We affirm the order in the FAR that within 30 days of the date of this decision parties shall file and serve an entire ICA which conforms with the decisions herein. Parties should also serve a copy on the Director of the Telecommunications Division. Parties should sign the conformed ICA before it is filed so that it may become effective without additional delay. Unless suspended by the Director of the Telecommunications Division, the signed ICA should become effective five days after filing.

Parties should jointly file and serve a statement along with the ICA for the purpose of assisting the Director confirm that the signed ICA conforms with this order. The statement should cross-reference each issue resolved in the FAR with the relevant appendix and section number in the ICA. The statement should also quote the language from the ICA which parties adopt in compliance with the decisions in the FAR and this order.

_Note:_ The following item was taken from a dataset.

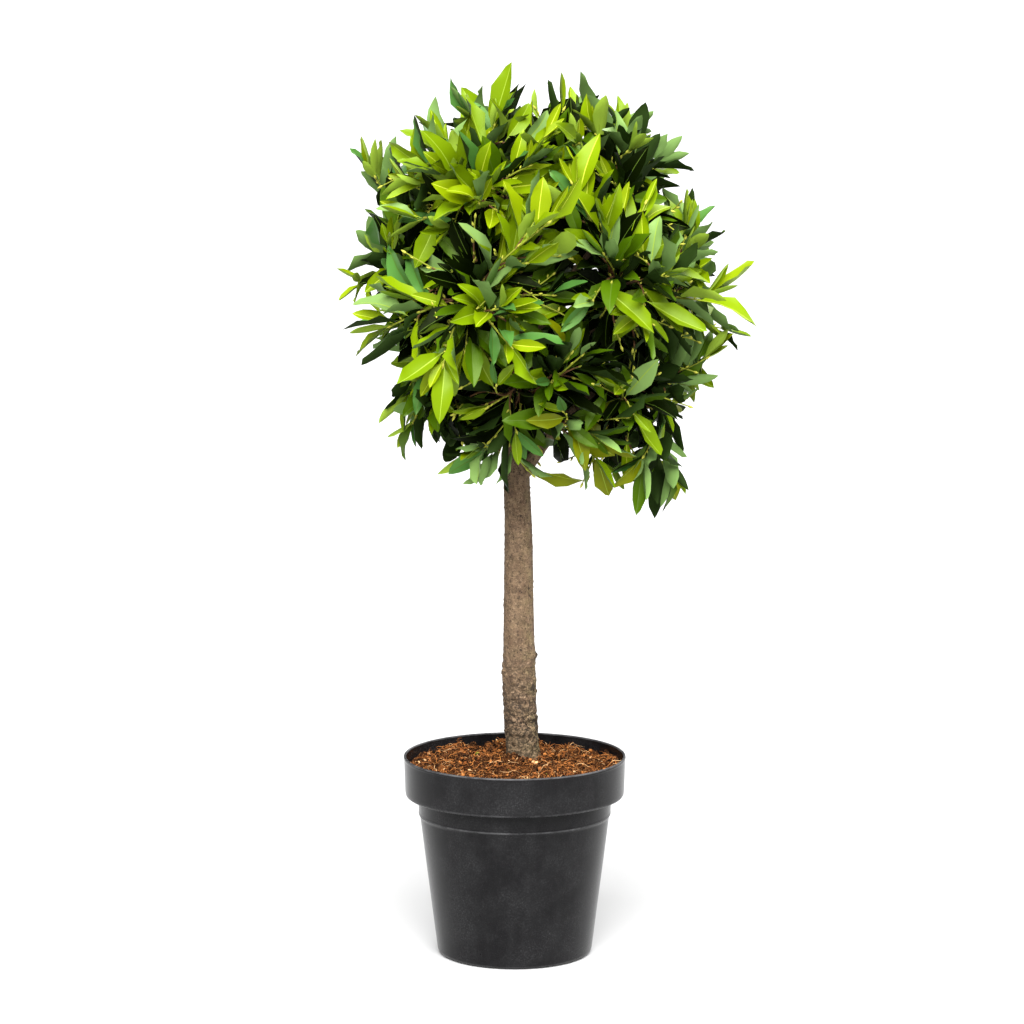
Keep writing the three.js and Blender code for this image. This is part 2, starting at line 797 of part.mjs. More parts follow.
function buildMass(index, shoots, clearance) {
  const random = randomFrom(100 + index * 17);
  const stem = stemCurve(index);
  const stemRadius = (share) => THREE.MathUtils.lerp(stem.radius, 2.6, share);
  const parts = [coreSolid(index), solidOf(limbGeometry(stem.pointAt, stemRadius, 5, 3))];
  const placed = [];
  for (const shoot of shoots) {
    const curve = shootCurve(index, stem, shoot);
    const chances = leafChances(random);
    if (!shootFits(index, curve)) {
      continue;
    }
    const radiusAt = (share) => THREE.MathUtils.lerp(SHOOTS.footRadius, SHOOTS.tipRadius, share);
    parts.push(solidOf(limbGeometry(curve, radiusAt, 3, 2)));
    for (const chance of chances) {
      const corners = settleLeaf(index, curve, shoot.direction, chance, placed);
      if (corners) {
        placed.push(corners);
        parts.push(leafSolid(corners));
      }
    }
  }
  const joined = wasm.Manifold.union(parts).subtract(clearance);
  return mainPiece(joined);
}

// ------------------------------------------------------------------- assembly

function assemble() {
  const plant = new THREE.Group();
  plant.name = "bay_topiary";
  const add = (name, solid, look) => plant.add(namedMesh(name, geometryOf(solid), look));

  add("pot", buildPot(), MATERIALS.pot);
  add("soil", buildSoil(), MATERIALS.soil);
  add("trunk", buildTrunk(0), MATERIALS.bark);

  const grownTrunk = buildTrunk(FIT_GAP);
  const grownLimbs = [grownTrunk];
  for (const mass of MASSES.filter(({ fork }) => fork > 0)) {
    add(`bough_${mass.name}`, mainPiece(buildBough(mass, 0).subtract(grownTrunk)), MATERIALS.bark);
    grownLimbs.push(buildBough(mass, FIT_GAP));
  }

  const clearance = wasm.Manifold.union(grownLimbs);
  const shares = shootDirections();
  MASSES.forEach((mass, index) => {
    const solid = buildMass(index, shares[index], clearance);
    const low = mass.elevation < -20 ? MATERIALS.leafLow : MATERIALS.leafMiddle;
    add(`mass_${mass.name}`, solid, mass.elevation > 30 ? MATERIALS.leafHigh : low);
  });
  return plant;
}

const plant = assemble();
export default plant;
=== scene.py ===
import json
import math

import bpy
import numpy as np
from bpy.props import FloatProperty, FloatVectorProperty, IntProperty, PointerProperty
from mathutils import Matrix, Vector

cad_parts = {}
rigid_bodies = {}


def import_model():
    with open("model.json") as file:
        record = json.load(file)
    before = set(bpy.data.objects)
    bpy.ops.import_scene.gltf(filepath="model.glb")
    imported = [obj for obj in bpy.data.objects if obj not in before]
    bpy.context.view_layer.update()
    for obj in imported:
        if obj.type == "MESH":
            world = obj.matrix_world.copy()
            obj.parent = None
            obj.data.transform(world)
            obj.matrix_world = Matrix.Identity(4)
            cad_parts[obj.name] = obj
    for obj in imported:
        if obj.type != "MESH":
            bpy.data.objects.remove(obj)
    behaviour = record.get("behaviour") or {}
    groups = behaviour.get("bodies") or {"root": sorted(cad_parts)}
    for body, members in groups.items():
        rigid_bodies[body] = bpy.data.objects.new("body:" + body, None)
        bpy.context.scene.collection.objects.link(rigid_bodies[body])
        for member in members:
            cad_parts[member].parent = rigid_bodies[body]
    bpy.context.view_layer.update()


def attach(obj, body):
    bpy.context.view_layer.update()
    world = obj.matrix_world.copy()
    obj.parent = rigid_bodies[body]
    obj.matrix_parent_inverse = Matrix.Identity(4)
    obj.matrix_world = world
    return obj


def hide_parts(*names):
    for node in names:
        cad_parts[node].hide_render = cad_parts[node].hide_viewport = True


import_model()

bl_info = {
    "name": "Bay Topiary in a Pot",
    "version": (1, 0, 0),
    "blender": (4, 5, 0),
    "location": "View3D > Sidebar > Bay Topiary",
    "description": "Builds a standard bay topiary in its nursery pot, piece by piece",
    "category": "Add Mesh",
}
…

2 Section 251 covers interconnection standards. Section 252(d) identifies pricing standards. 3 "Virtual NXX" refers to codes that are assigned throughout a Local Access and Transport Area (LATA) without regard to the location of the end-use customer. As a result, a customer in one rate center may use a local call to call the end-use customer physically located in another rate center. This arrangement has become particularly popular for use by internet service providers (ISP). In this way, the ISP gains local access throughout large geographic areas with all calls delivered to one (or a few) interconnection location(s) as if all calls are local. 4 Application 00-01-002 (arbitration of a replacement ICA between AT&T Communications of California, Inc. (AT&T) and Pacific). 5 Section 252(i) is sometimes referred to as the "most favored nations" or "pick and choose" provision. It requires that "a local exchange carrier shall make available any interconnection, service, or network element provided under an agreement approved under this section to which it is a party to any other requesting telecommunications carrier upon the same terms and conditions as those provided in the agreement." 6 Amendments to ICAs, including those pursuant to § 252(i), are subject to protest by an incumbent local exchange carrier (ILEC), but the ILEC has the burden of proof that the amendment should be rejected. The grounds for rejection are limited (e.g., cost, technical feasibility, untimeliness). (Resolution ALJ-178, Rule 7.2, citing 47 C.F.R. § 52.809.) 7 Pacific's second proposal was that Pacific pay Level 3 reciprocal compensation, but that the compensation be offset by Pacific's transport and tandem switching costs.